TREASURES OF LAMBETH PALACE LIBRARY - 400TH ANNIVERSARY EXHIBITION 1610-2010 400 years since its foundation, Lambeth Palace Library offers the public a fascinating exhibition opening in London at Lambeth Palace's Great Hall.
News-Antique.com - Feb 08,2010 - To celebrate 400 years since its foundation, Lambeth Palace Library offers the public a fascinating exhibition 'Treasures of Lambeth Palace Library - 400th Anniversary Exhibition 1610-2010', opening in London at Lambeth Palace's Great Hall from Monday 17 May until Friday 23 July 2010. The exhibition reveals centuries of history and hints at the depth and intellectual value of the items in the Library's care, some of which will be on display for the first time. It draws from the incomparably rich and diverse collections of manuscripts, archives and printed books, built up over the past four centuries. Richard Bancroft, Archbishop of Canterbury from 1604 until his death in 1610, bequeathed his extensive collection of printed books and manuscripts “to the Arch-Bishops of Canterbury successively for ever,” resulting in the formation of Lambeth Palace Library.
On show are key items collected during Lambeth Palace Library's four hundred years as a working library, beginning with the founding collection owned and used by Archbishop Bancroft as his ‘theological arsenal’ in a time of religious controversy and as a scholar and patron of learning. Treasures include a Gutenberg Bible (Mainz, 1455), the first book printed in Western Europe from movable metal type; the 12th century Lambeth Bible, regarded as one of the monuments of Romanesque art; some unique witchcraft tracts collected by Bancroft through his interest in debates over diabolic possession and exorcism and Henry Jacob, To the right high and mightie Prince, Iames ... An humble suppliation for toleration, (Middleborough 1609), annotated angrily by King James I .

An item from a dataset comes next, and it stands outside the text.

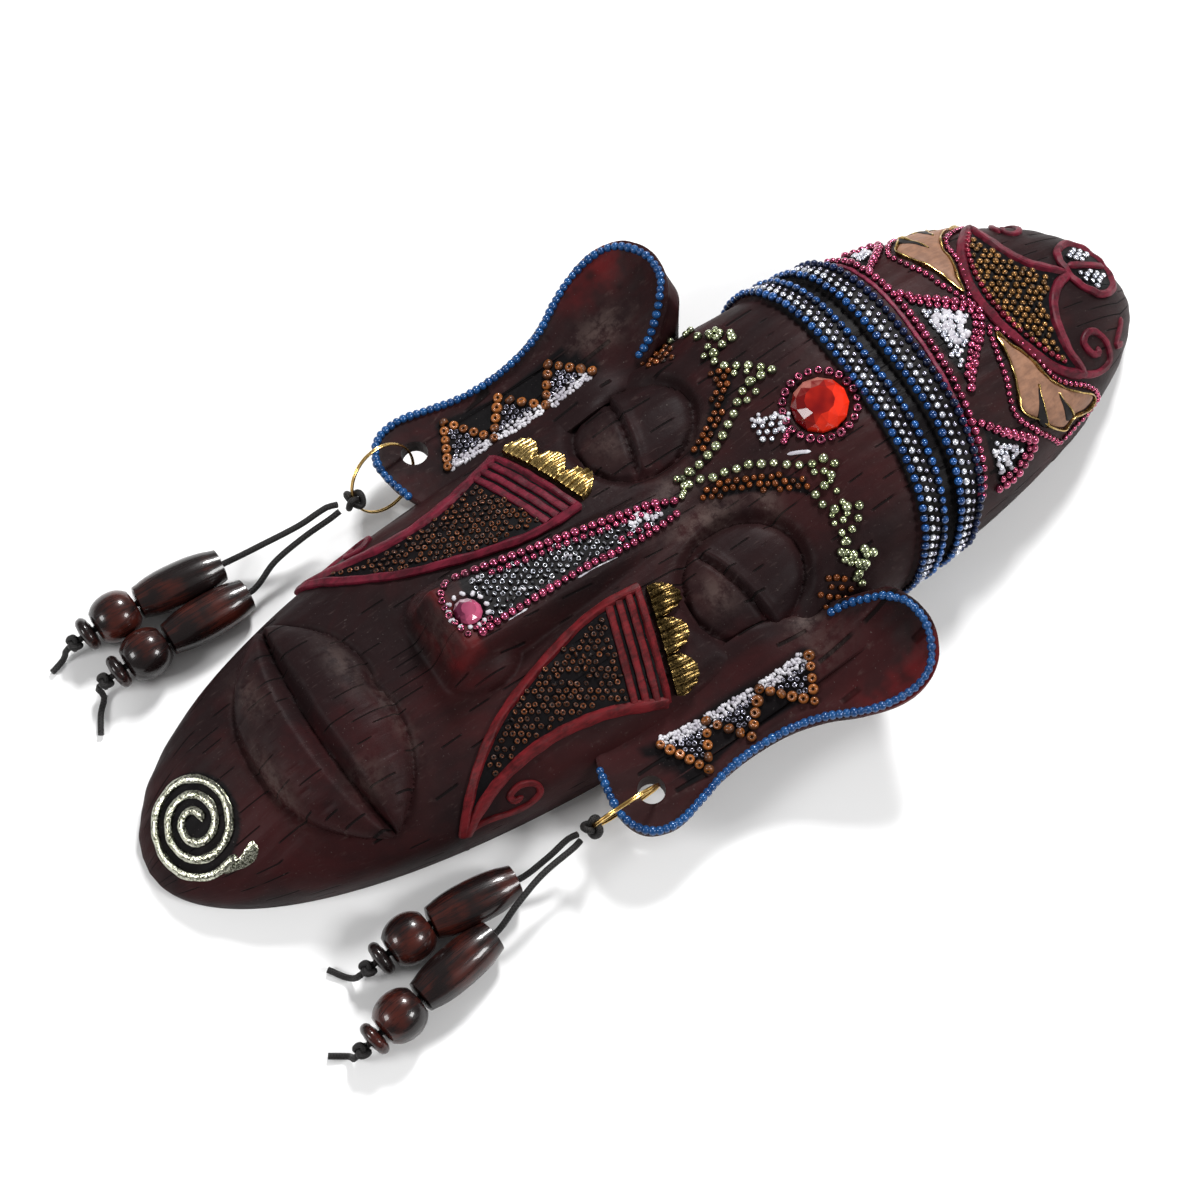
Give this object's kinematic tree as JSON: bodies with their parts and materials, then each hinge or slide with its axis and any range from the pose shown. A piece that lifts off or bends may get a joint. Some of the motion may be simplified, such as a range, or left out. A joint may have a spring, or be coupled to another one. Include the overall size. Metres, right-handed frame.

Founding collection treasures include manuscripts from the dissolved monasteries of Christ Church Canterbury and St Augustine's in Canterbury, Llanthony Priory and Waltham Abbey. Many books and manuscripts are linked with great names of the past – a set of the works of Aristotle, printed in Venice between 1495 and 1498, was owned by Robert Dudley, Earl of Leicester, favourite of Queen Elizabeth I - handwritten inscriptions on each title page are thought to represent the entwined cipher signature of Elizabeth and Leicester; and King Richard III's 15th century manuscript Book of Hours, which was in his tent at the Battle of Bosworth in August 1485.
In the 17th century, further manuscripts and books were added to the Library, including an account of Archbishop Laud’s trial, which had belonged to King Charles I and is inscribed ‘Dum spiro spero’ (‘While I breathe I have hope'). Others included George Carew’s papers on Irish history and journals of Elizabethan and Jacobean voyages to the Americas.
During the 18th and 19th centuries, the collections developed with the addition of historical treasures such as the 9th century Macdurnan Gospelbook, manufactured in Ireland during the early Middle Ages and owned by King Athelstan
of Wessex (reigned 924-939), a masterpiece of Insular book production; Greek manuscripts dating from the 10th century, many in their original Byzantine bindings; and physicians’ reports on the illness of King George III.
An important development in 1964 was the establishment of the Friends of Lambeth Palace Library.